*GOAL*. Write out every line of the material exactly as it appears.
___ STORED DATA ___
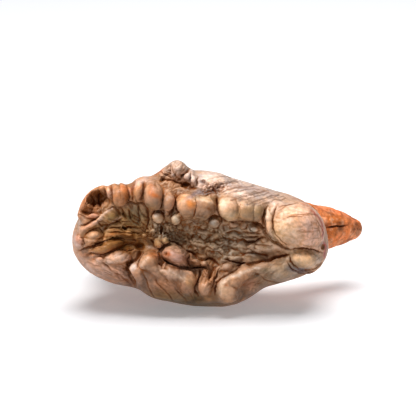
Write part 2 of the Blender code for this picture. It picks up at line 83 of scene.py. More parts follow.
# The solid's furrows are filled on the chewing face, so that only the creases are left: how many
# times, in how many rounds of evening out, how much of it, and the hollow that stays open.
FILL_TIMES = 2
FILL_ROUNDS = 70
FILL_SHARE = 0.90
FILL_NOT = (-17.8, 6.2, 2.2, 2.2, 0)

# How much deeper than listed the creases are pressed, how much of that is their wide shoulders,
# and how wide the shoulders, the middle and its dark line are beside the listed half width.
CREASE_DEPTH = 1.65
CREASE_SHOULDER = 0.50
SHOULDER_WIDTH = 1.8
MIDDLE_WIDTH = 0.75
DARK_WIDTH = 0.70

# How much higher than listed the beads and the broad swellings stand, and how soft their edges are.
PILLOW_HEIGHT = 1.5
PILLOW_EDGE = 0.7
SWELL_HEIGHT = 1.4
SWELL_EDGE = 1.5

# Lines drawn by noise: how far the valleys beside them reach and how wide their dark middle is.
WRINKLE_REACH = 0.30
WRINKLE_LINE = 0.11
GRAIN_EDGE = 0.35

# The wrinkles of the left half all run towards one place.
FAN = (-7.0, -0.8)
FAN_AREA = (-14.8, 1.8, 6.6, 5.4, 0)
FAN_RIBS = 8.0
FAN_HEIGHT = 0.30
FAN_DARKNESS = 0.45

# The relief of the whole skin: its grain, what the roots have more of it, its waves, the bark and
# the pits of the cement, and the furrows of the hidden roots.
FINE_RELIEF = 0.035
ROOT_RELIEF = 0.06
WAVE_RELIEF = 0.12
BARK_RELIEF = 0.10
PIT_RELIEF = 0.30
FURROW_RELIEF = 0.45
BARK_STRETCH = (0.45, 1.0, 0.45)
FURROW_STRETCH = (1.0, 1.0, 0.20)

# Colours, as display values from 0 to 255.
ENAMEL = (193, 152, 120)
ROOT = (218, 140, 96)
HIDDEN_ROOT = (156, 126, 100)
NECK_RED = (128, 66, 54)
# The brown of the dark lines: partly staining, partly painted shade.
CREASE_DIRT_AND_SHADE_BROWN = (76, 36, 11)
# The brown of the painted shade in the hollows.
HOLLOW_SHADE_BROWN = (138, 80, 34)

# The enamel's overall shade, its mottling, and how its red, green and blue drift.
ENAMEL_SHADE = 0.64
MOTTLE = 0.17
WARM_DRIFT = (0.10, -0.02, -0.16)

# Painted shade and highlight: how strongly fine and wide hollows are darkened brown as painted
# shade, how dark the lines are (partly staining, partly painted shade), and how much paler the
# ridges are painted as a painted highlight.
FINE_HOLLOW_SHADE = 0.52
WIDE_HOLLOW_SHADE = 0.30
LINE_DIRT_AND_SHADE = 0.85
RIDGE_PAINTED_HIGHLIGHT = (0.66, 0.62, 0.62)

# How saturated the darkest colours are, how fast that falls as they get lighter, where it stops,
# and how saturated the roots are. The weights of red, green and blue say how light a colour is.
SATURATION = 1.38
SATURATION_FALL = 1.05
SATURATION_LEAST = 0.8
ROOT_SATURATION = 1.12
LIGHTNESS = (0.30, 0.59, 0.11)


def table(text, path_after=None):
    """The rows of a table: each is a name and its numbers.

    A line that starts with a space goes on with the row above it. Where the rows end in a path, it
    comes after that many numbers, as an array of points.
    """
    rows = []
    for line in text.strip().splitlines():
        words = line.split()
        if line.startswith(" "):
            rows[-1] += map(float, words)
        elif not line.startswith("#"):
            rows.append([words[0], *map(float, words[1:])])
    if path_after is None:
        return rows
    return [[*row[:path_after + 1], np.reshape(row[path_after + 1:], (-1, 2))] for row in rows]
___
*THE RESPONSE*.
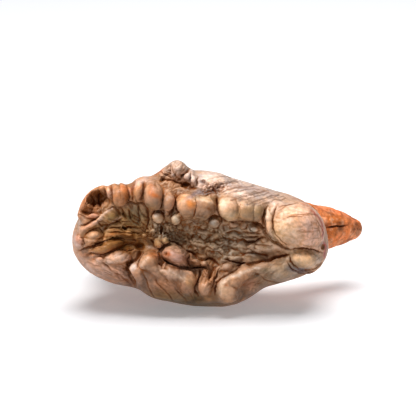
Write part 2 of the Blender code for this picture. It picks up at line 83 of scene.py. More parts follow.
# The solid's furrows are filled on the chewing face, so that only the creases are left: how many
# times, in how many rounds of evening out, how much of it, and the hollow that stays open.
FILL_TIMES = 2
FILL_ROUNDS = 70
FILL_SHARE = 0.90
FILL_NOT = (-17.8, 6.2, 2.2, 2.2, 0)

# How much deeper than listed the creases are pressed, how much of that is their wide shoulders,
# and how wide the shoulders, the middle and its dark line are beside the listed half width.
CREASE_DEPTH = 1.65
CREASE_SHOULDER = 0.50
SHOULDER_WIDTH = 1.8
MIDDLE_WIDTH = 0.75
DARK_WIDTH = 0.70

# How much higher than listed the beads and the broad swellings stand, and how soft their edges are.
PILLOW_HEIGHT = 1.5
PILLOW_EDGE = 0.7
SWELL_HEIGHT = 1.4
SWELL_EDGE = 1.5

# Lines drawn by noise: how far the valleys beside them reach and how wide their dark middle is.
WRINKLE_REACH = 0.30
WRINKLE_LINE = 0.11
GRAIN_EDGE = 0.35

# The wrinkles of the left half all run towards one place.
FAN = (-7.0, -0.8)
FAN_AREA = (-14.8, 1.8, 6.6, 5.4, 0)
FAN_RIBS = 8.0
FAN_HEIGHT = 0.30
FAN_DARKNESS = 0.45

# The relief of the whole skin: its grain, what the roots have more of it, its waves, the bark and
# the pits of the cement, and the furrows of the hidden roots.
FINE_RELIEF = 0.035
ROOT_RELIEF = 0.06
WAVE_RELIEF = 0.12
BARK_RELIEF = 0.10
PIT_RELIEF = 0.30
FURROW_RELIEF = 0.45
BARK_STRETCH = (0.45, 1.0, 0.45)
FURROW_STRETCH = (1.0, 1.0, 0.20)

# Colours, as display values from 0 to 255.
ENAMEL = (193, 152, 120)
ROOT = (218, 140, 96)
HIDDEN_ROOT = (156, 126, 100)
NECK_RED = (128, 66, 54)
# The brown of the dark lines: partly staining, partly painted shade.
CREASE_DIRT_AND_SHADE_BROWN = (76, 36, 11)
# The brown of the painted shade in the hollows.
HOLLOW_SHADE_BROWN = (138, 80, 34)

# The enamel's overall shade, its mottling, and how its red, green and blue drift.
ENAMEL_SHADE = 0.64
MOTTLE = 0.17
WARM_DRIFT = (0.10, -0.02, -0.16)

# Painted shade and highlight: how strongly fine and wide hollows are darkened brown as painted
# shade, how dark the lines are (partly staining, partly painted shade), and how much paler the
# ridges are painted as a painted highlight.
FINE_HOLLOW_SHADE = 0.52
WIDE_HOLLOW_SHADE = 0.30
LINE_DIRT_AND_SHADE = 0.85
RIDGE_PAINTED_HIGHLIGHT = (0.66, 0.62, 0.62)

# How saturated the darkest colours are, how fast that falls as they get lighter, where it stops,
# and how saturated the roots are. The weights of red, green and blue say how light a colour is.
SATURATION = 1.38
SATURATION_FALL = 1.05
SATURATION_LEAST = 0.8
ROOT_SATURATION = 1.12
LIGHTNESS = (0.30, 0.59, 0.11)


def table(text, path_after=None):
    """The rows of a table: each is a name and its numbers.

    A line that starts with a space goes on with the row above it. Where the rows end in a path, it
    comes after that many numbers, as an array of points.
    """
    rows = []
    for line in text.strip().splitlines():
        words = line.split()
        if line.startswith(" "):
            rows[-1] += map(float, words)
        elif not line.startswith("#"):
            rows.append([words[0], *map(float, words[1:])])
    if path_after is None:
        return rows
    return [[*row[:path_after + 1], np.reshape(row[path_after + 1:], (-1, 2))] for row in rows]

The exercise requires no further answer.